Of tea he knew almost nothing. The company was looking for OLQ, Sanjay explained using Indian air force jargon, “officer-like qualities.” As in the recruitment ideals at J. Thomas & Co., they were seeking sportsmen. Bright and energetic, he had the ability to lead and the drive to win. They hired him and sent him to work on their Soom Tea Estate.
Sanjay immediately took to the isolated life in the hills, a turn that surprised his friends and fellow Stephanians, who were getting rich in the media and financial worlds, writing books, or entering politics, while he worked as a modest assistant on a tea garden. “As a new assistant manager, you basically know nothing,” he said, walking up through the nursery. Fields of tea rose all around.
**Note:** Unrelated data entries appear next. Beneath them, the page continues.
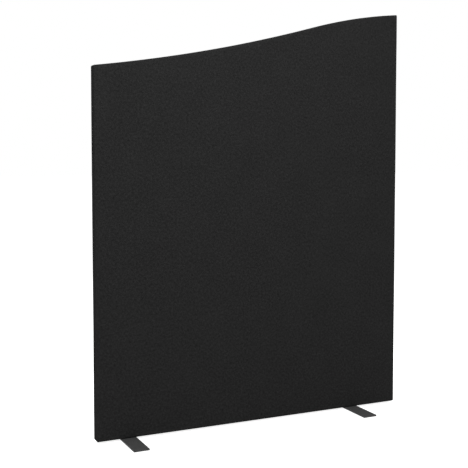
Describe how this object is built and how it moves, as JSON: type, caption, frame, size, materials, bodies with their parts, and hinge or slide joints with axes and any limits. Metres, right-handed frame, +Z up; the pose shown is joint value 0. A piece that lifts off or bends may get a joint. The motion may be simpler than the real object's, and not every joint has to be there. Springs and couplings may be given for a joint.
{
  "type": "partition screen",
  "caption": "Free-standing fabric-wrapped partition screen with a wave-shaped top edge, on two flat steel bar feet.",
  "frame": {"origin": "on the floor, below the middle of the panel's width and thickness", "axes": "+X to the right along the panel as seen from the front, towards its high end; -Y out of the front face; +Z up"},
  "size_m": [1.2, 0.3, 1.5066],
  "materials": {
    "frame_timber": "matte",
    "dowel_wood": "matte",
    "infill_wool": "matte",
    "facing_board": "matte",
    "wadding": "matte",
    "cover_fabric": "matte",
    "strip_tape": "matte",
    "staple_wire": "satin",
    "insert_metal": "satin",
    "foot_steel": "matte",
    "bolt_steel": "satin",
    "pad_rubber": "matte"
  },
  "bodies": {
    "root": {"bottom_rail": "frame_timber", "wave_top_rail": "frame_timber", "left_stile": "frame_timber", "centre_stile": "frame_timber", "right_stile": "frame_timber", "left_cross_rail": "frame_timber", "right_cross_rail": "frame_timber", "frame_dowels": "dowel_wood", "lower_left_infill": "infill_wool", "lower_right_infill": "infill_wool", "upper_left_infill": "infill_wool", "upper_right_infill": "infill_wool", "front_facing_board": "facing_board", "rear_facing_board": "facing_board", "front_padding": "wadding", "rear_padding": "wadding", "left_edge_padding": "wadding", "right_edge_padding": "wadding", "top_edge_padding": "wadding", "front_cover": "cover_fabric", "rear_cover": "cover_fabric", "bottom_strip": "strip_tape", "cover_staples": "staple_wire", "left_foot_inserts": "insert_metal", "right_foot_inserts": "insert_metal", "left_foot_plate": "foot_steel", "right_foot_plate": "foot_steel", "left_foot_bolts": "bolt_steel", "right_foot_bolts": "bolt_steel", "left_foot_pads": "pad_rubber", "right_foot_pads": "pad_rubber"}
  },
  "joints": []
}
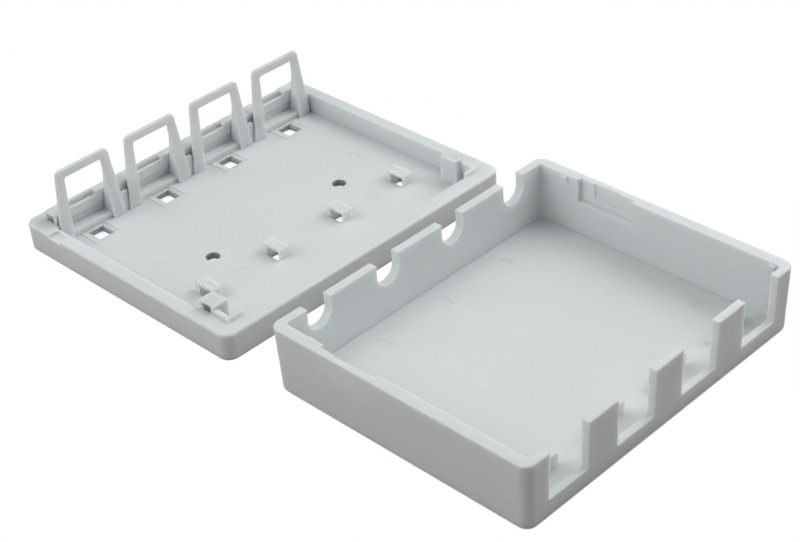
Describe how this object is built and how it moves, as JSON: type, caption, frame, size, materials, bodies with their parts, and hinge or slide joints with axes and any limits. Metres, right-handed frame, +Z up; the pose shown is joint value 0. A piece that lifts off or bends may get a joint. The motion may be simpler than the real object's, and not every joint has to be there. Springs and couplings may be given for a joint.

The morning light caught dozens of greenish spiderwebs strung between tall shade trees that held palm-size golden orb-weavers with striped, yellow-jointed legs. “Technically you’re an executive, but even the lowest-paid worker on the estate knows more about tea than you do.” He watched and listened carefully—he quickly picked up the local language—and was lucky to have had a good head worker who taught him much. Stopping at a covered mound of composted earth, he took a handful and breathed in the humus and loam. “As a planter,” he said, “you have to love the smell of soil.”
In 2001, at twenty-eight years old—the youngest in modern Darjeeling history— Sanjay was named manager of Glenburn when the garden was taken over by new owners. “I jumped the queue,” he quipped, adding with a laugh that this didn’t endear him to many at the Planters’ Club. Sanjay has a deep and infectious enthusiasm for what he does, and a sense of pride that permeates his undertakings. No matter if he has been up into the late hours of the night, he rises early to check on the factory. He is energetic but has a calm presence and uses a quick and gentle wit to diffuse moments rather than his voice. Things get quietly done. He carries complete authority on the garden, but out of respect rather than fear, and appears extremely well liked by the Gorkhas, with whom he banters in their own language.
“Tea planting, as a profession, is unrivaled in the varied interests it involves,” wrote tea historian William Ukers in the 1930s, “but its greatest attraction lies in the fact that it appeals to the creative instinct in man.”22 That appeal remains. Tea planting, Sanjay said, “is unrivaled in scope for creativity. It’s endless.”
For him, there is creativity in dealing with a thousand full-time workers and all the elements that come with running a 758-hectare (1,873-acre) estate with eight villages housing 708 families and some 5,000 people. There is creativity in the field, getting the bushes to produce the best leaves they can, and in the factory, eking out the finest possible teas from them.